4. Scott Pruitt's travel abuses are getting almost as much scrutiny as David Shulkin's. What is it about these rich guys who think they can steal from American taxpayers? This is also an excellent opportunity to remind everybody that Janet Reno flew coach.

5. Finally, on the Rob Porter security scandal front, turns out it wasn't just 30 or 40 White House staffers who didn't have proper clearance — it was more like 100. Including Ivanka. Lock them up! We cats HISS.

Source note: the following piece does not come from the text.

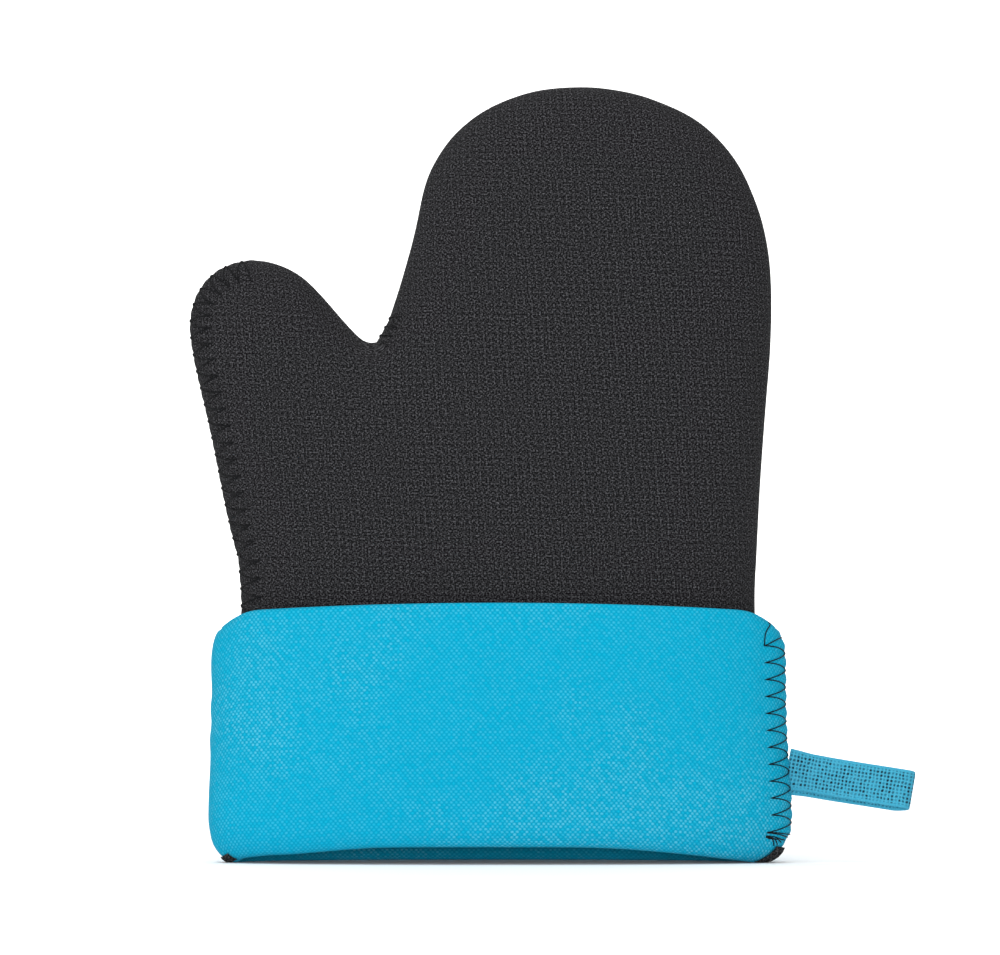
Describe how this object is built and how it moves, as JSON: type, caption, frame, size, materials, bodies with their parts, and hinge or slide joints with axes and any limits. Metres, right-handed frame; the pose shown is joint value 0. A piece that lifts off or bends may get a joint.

Tuesday, February 13, 2018

Sean Hannity's Optical Delusion

By Miss Kubelik

Well! The Obama-portraits story probably won't have as long a shelf life as the Rob Porter security-clearance scandal — which just keeps getting worse for the Trumpsters. (And ironic beyond words, after all the screams of "Lock her up!" last year.) But for paintings that were unveiled more than 24 hours ago, they're still getting a fair amount of what in the pre-digital age we used to call ink.

It seems that Sean Hannity saw something naughty in the Barack portrait, posted about it on his website, and then tried to remove the post. Clearly he's suffering from the same delusion Paul Ryan has — that the Internet isn't forever. Sorry, Sean, but you've already been archived.

So what we're left with is not just the notion that idiotic right-wing white guys are obsessed with a handsome African-American man's sex life — but that maybe the Obama-ensconced-in-the-ivy-at-Wrigley-Field painting is... well, growing on us. We weren't in love with it at first, but if it's driving the enemy crazy, it must be pretty good.

Meanwhile, we offer this retrospective. It reminds us all how terribly pedestrian Presidential portraits can be, and how, when they digress from the usual — as Obama's has, and as Aaron Shikler's painting of John F. Kennedy did — they can be a lot more interesting. We cats PURR.

Monday, February 12, 2018

Portrait Of A (First) Lady

We like Amy Sherald's painting of Michelle Obama. We're not so sure about Barack's. Check it out: Did our former President pose at Wrigley Field? That can't be right for a South Side kind of guy.

Still and all, we cats enjoyed hearing the speeches by both Obamas today. They reminded us of better days, and we PURR.